Jensen got her Ph.D. in theater at Wayne State University and now teaches at St. Mary’s College in Notre Dame, Ind. “I grew up in rural Utah, and I generally write on that theme. But I also write about women’s experience,” she said. “I think American culture is more aware of women’s experience, especially now that we have more women literary managers and artistic directors in regional theater. To be produced in American theater, it’s no longer necessary to be in a smart Lillian Hellman set in New York.”

Jensen considers “Old Wives Tale” a full-length, though short, play. Theater of NOTE has added Byrd Ehelman’s “The English Public House” to the bill.

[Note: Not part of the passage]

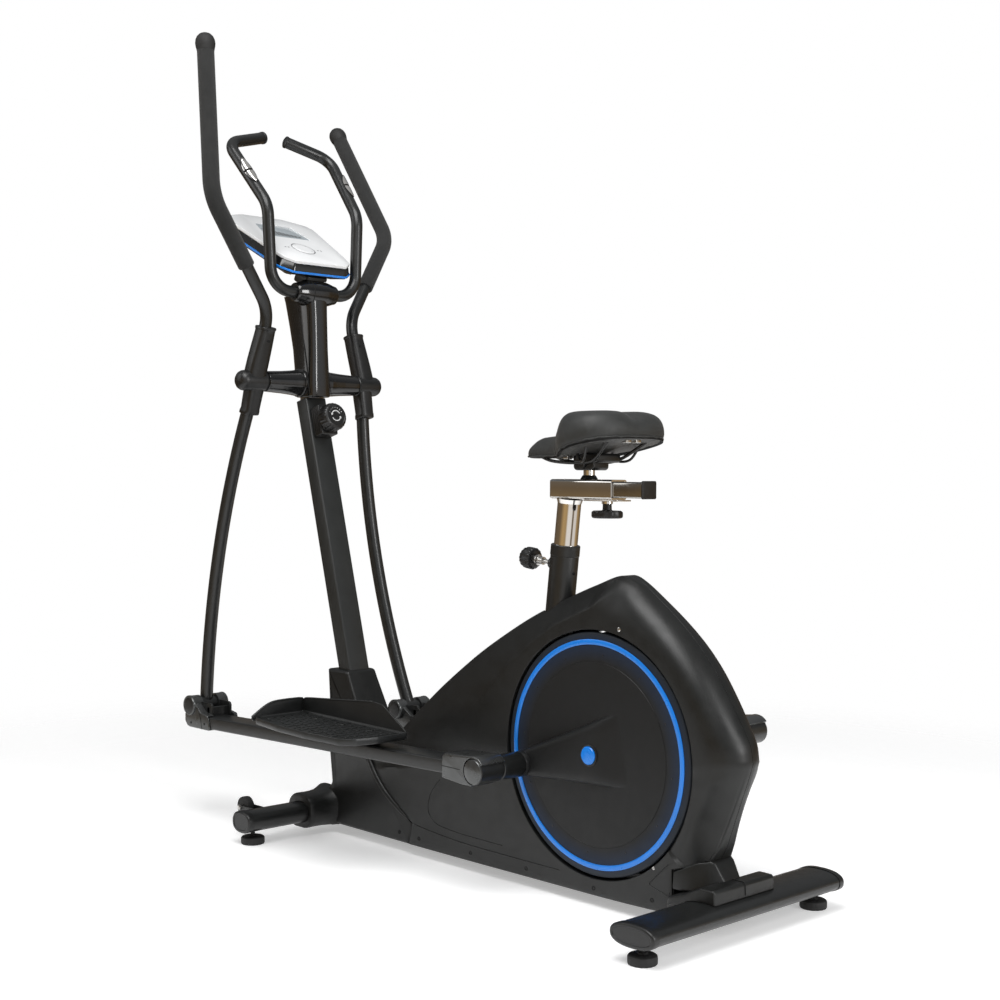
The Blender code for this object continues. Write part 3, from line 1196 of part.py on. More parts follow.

Actor Justin Lord’s last major stage role in Los Angeles was as the policeman in the sensationally funny “Division Street” at the Mark Taper Forum. He also did “Vietnam Trilogy” at the American Legion site that has now been taken over by the intrigues of “Tamara.” Lord was a musician-composer in New York before he came west, and it’s those organizational skills he applies to Conrad Bishop and Elizabeth Fuller’s “Full Hookup,” opening Friday at the American Theatre Arts.

Lord said: “I played tenor sax, flute and keyboards in New York, and did fusion jazz-rock. I played on Archie Bell & the Drells’ ‘Tighten Up.’

“ ‘Full Hookup’ is about wife abuse, which is something I’m interested in from working with Sojourn, the organization that helps battered people. The play deals with the conscious and unconscious cruelty people inflict on each other--economically, socially, sexually. I see it as a black-and-white photograph, which the costume and set design follows. I see it as people trying to connect but not making it.”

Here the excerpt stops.